Judy. I have to admit, it’s a strange Christmas season. Granted, for
the past few years, we’ve celebrated Christmas Day together or with other
“orphaned parents,” as our kids—rightfully—celebrate on their own or with
in-laws. The day itself has not been as important as the fact that we DO gather
at some point to eat and open gifts. But this year the kids’ work schedules are
such that we celebrate with one family one day, and the other, the next. Don’t
get me wrong—I’ll take what I can get—it’s just one more new experience.
Add to that, with
no house of our own, there are no decorations. We left our Airbnb a week ago,
and are house sitting for friends who are in Florida.

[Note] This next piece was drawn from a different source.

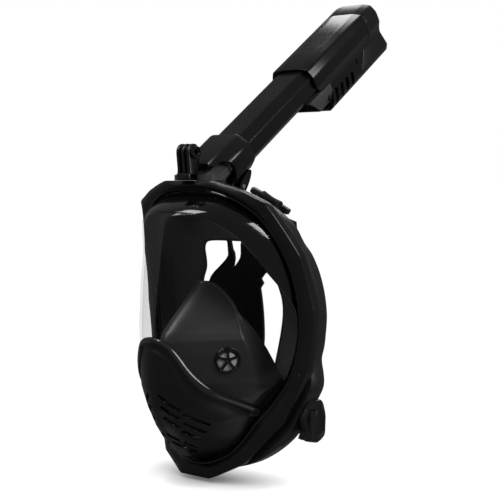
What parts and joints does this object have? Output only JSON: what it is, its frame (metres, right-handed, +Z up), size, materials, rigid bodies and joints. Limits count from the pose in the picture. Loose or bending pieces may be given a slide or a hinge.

We did get a big (for
Atlanta) snow, unheard of in early December, but it’s long gone. For someone to whom Christmas morning has always been magic, the change has been, well, different.
As with so many of
our new experiences, though, there are gifts that have come our way. Most
notably, I truly have time to enjoy Advent, my favorite church season. Gifts,
such as they are (we prefer to give experiences), were bought long ago, and
there are no decorations to dig out and hang. We’ve been able to avoid the horrible
traffic most of the time. Our days are spent reading, walking, visiting friends,
and enjoying our lives. Staying with friends in the mountains, we went to a Christmas pageant at a nearby church. We attended a magnificent Advent Lessons and Carols,
and I’m reading Kathleen Norris’s book, Amazing
Grace. The period of waiting is aided by the gloomy skies, and I find a
strange comfort in that. New life is coming.
I look forward to
the separate celebrations with my family, and to a Christmas visit with my
brother and sister-in-law for a few days. We used to see each other every
Christmas, but life has made that far too difficult in the past few years. Yes,
it’s different, and really quite lovely—a gift of new experiences.